# Start of Information provided

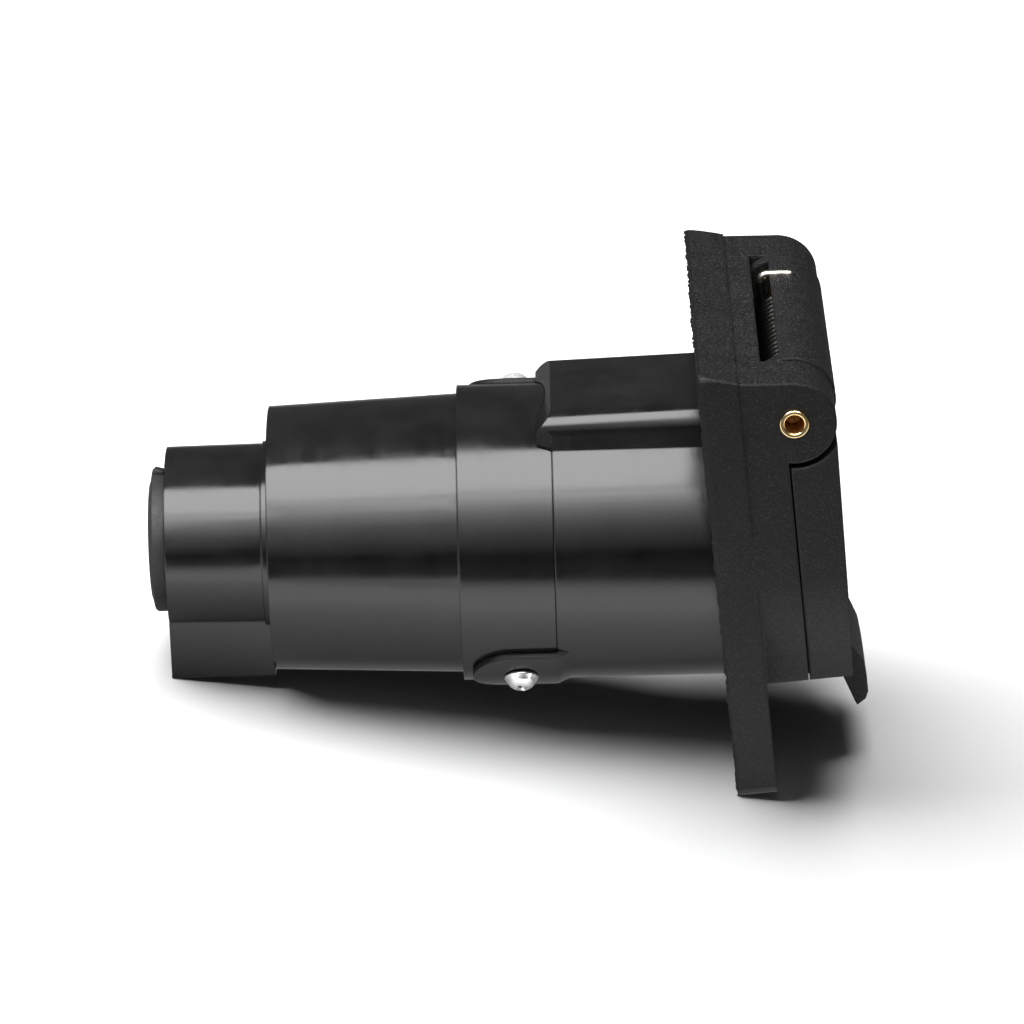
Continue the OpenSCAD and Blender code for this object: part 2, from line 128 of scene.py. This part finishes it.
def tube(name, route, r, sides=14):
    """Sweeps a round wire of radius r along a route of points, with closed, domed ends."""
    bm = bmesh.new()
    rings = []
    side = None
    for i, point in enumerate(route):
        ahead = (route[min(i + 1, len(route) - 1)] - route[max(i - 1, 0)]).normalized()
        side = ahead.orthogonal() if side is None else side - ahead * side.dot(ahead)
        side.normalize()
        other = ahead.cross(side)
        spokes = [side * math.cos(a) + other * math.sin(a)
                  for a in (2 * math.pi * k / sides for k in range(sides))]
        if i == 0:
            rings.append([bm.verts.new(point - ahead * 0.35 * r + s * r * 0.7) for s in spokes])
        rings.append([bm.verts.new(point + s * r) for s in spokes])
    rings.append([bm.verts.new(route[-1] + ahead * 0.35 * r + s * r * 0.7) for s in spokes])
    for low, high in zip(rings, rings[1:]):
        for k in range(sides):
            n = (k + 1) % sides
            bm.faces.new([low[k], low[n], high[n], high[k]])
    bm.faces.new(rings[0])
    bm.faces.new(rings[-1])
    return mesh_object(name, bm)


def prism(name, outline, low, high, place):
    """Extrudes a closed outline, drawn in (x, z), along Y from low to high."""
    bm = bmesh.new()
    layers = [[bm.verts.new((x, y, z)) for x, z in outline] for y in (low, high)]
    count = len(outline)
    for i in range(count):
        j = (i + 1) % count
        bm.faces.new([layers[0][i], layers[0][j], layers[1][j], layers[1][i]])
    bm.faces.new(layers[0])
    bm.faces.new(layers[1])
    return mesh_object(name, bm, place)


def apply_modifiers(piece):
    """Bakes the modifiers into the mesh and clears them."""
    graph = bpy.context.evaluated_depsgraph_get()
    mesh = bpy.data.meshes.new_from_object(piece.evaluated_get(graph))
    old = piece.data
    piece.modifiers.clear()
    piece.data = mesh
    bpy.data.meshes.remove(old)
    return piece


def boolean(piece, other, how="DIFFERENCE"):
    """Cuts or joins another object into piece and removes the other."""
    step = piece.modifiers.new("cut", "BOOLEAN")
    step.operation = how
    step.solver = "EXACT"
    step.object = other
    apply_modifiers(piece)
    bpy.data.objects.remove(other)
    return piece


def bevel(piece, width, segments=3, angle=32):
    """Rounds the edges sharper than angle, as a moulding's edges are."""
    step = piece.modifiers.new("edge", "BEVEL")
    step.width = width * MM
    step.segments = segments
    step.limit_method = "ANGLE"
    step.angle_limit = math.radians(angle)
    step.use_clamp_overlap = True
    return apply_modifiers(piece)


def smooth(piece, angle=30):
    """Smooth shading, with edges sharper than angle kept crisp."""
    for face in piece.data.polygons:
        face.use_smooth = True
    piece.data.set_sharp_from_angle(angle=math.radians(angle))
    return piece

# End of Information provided

» What the task asks
Output the full listing without altering anything.

» Result
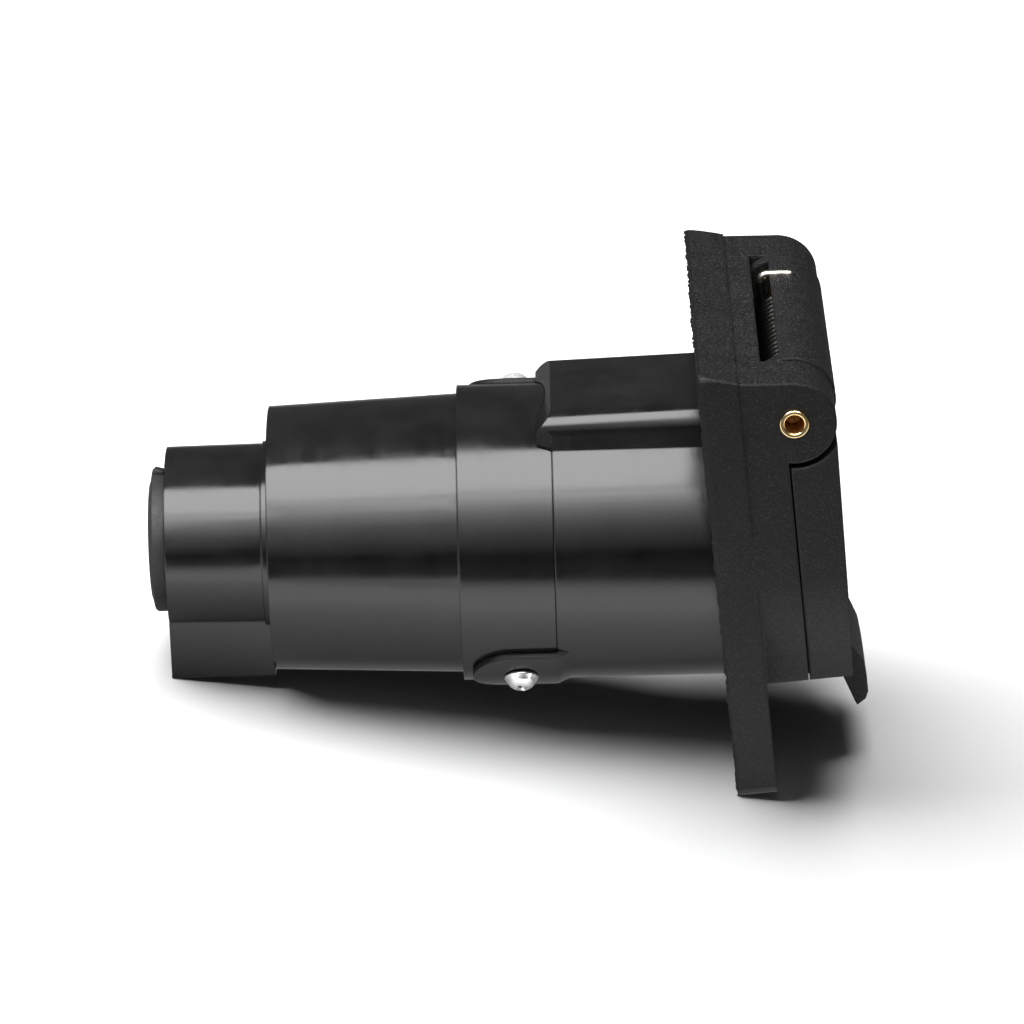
Continue the OpenSCAD and Blender code for this object: part 2, from line 128 of scene.py. This part finishes it.
def tube(name, route, r, sides=14):
    """Sweeps a round wire of radius r along a route of points, with closed, domed ends."""
    bm = bmesh.new()
    rings = []
    side = None
    for i, point in enumerate(route):
        ahead = (route[min(i + 1, len(route) - 1)] - route[max(i - 1, 0)]).normalized()
        side = ahead.orthogonal() if side is None else side - ahead * side.dot(ahead)
        side.normalize()
        other = ahead.cross(side)
        spokes = [side * math.cos(a) + other * math.sin(a)
                  for a in (2 * math.pi * k / sides for k in range(sides))]
        if i == 0:
            rings.append([bm.verts.new(point - ahead * 0.35 * r + s * r * 0.7) for s in spokes])
        rings.append([bm.verts.new(point + s * r) for s in spokes])
    rings.append([bm.verts.new(route[-1] + ahead * 0.35 * r + s * r * 0.7) for s in spokes])
    for low, high in zip(rings, rings[1:]):
        for k in range(sides):
            n = (k + 1) % sides
            bm.faces.new([low[k], low[n], high[n], high[k]])
    bm.faces.new(rings[0])
    bm.faces.new(rings[-1])
    return mesh_object(name, bm)


def prism(name, outline, low, high, place):
    """Extrudes a closed outline, drawn in (x, z), along Y from low to high."""
    bm = bmesh.new()
    layers = [[bm.verts.new((x, y, z)) for x, z in outline] for y in (low, high)]
    count = len(outline)
    for i in range(count):
        j = (i + 1) % count
        bm.faces.new([layers[0][i], layers[0][j], layers[1][j], layers[1][i]])
    bm.faces.new(layers[0])
    bm.faces.new(layers[1])
    return mesh_object(name, bm, place)


def apply_modifiers(piece):
    """Bakes the modifiers into the mesh and clears them."""
    graph = bpy.context.evaluated_depsgraph_get()
    mesh = bpy.data.meshes.new_from_object(piece.evaluated_get(graph))
    old = piece.data
    piece.modifiers.clear()
    piece.data = mesh
    bpy.data.meshes.remove(old)
    return piece


def boolean(piece, other, how="DIFFERENCE"):
    """Cuts or joins another object into piece and removes the other."""
    step = piece.modifiers.new("cut", "BOOLEAN")
    step.operation = how
    step.solver = "EXACT"
    step.object = other
    apply_modifiers(piece)
    bpy.data.objects.remove(other)
    return piece


def bevel(piece, width, segments=3, angle=32):
    """Rounds the edges sharper than angle, as a moulding's edges are."""
    step = piece.modifiers.new("edge", "BEVEL")
    step.width = width * MM
    step.segments = segments
    step.limit_method = "ANGLE"
    step.angle_limit = math.radians(angle)
    step.use_clamp_overlap = True
    return apply_modifiers(piece)


def smooth(piece, angle=30):
    """Smooth shading, with edges sharper than angle kept crisp."""
    for face in piece.data.polygons:
        face.use_smooth = True
    piece.data.set_sharp_from_angle(angle=math.radians(angle))
    return piece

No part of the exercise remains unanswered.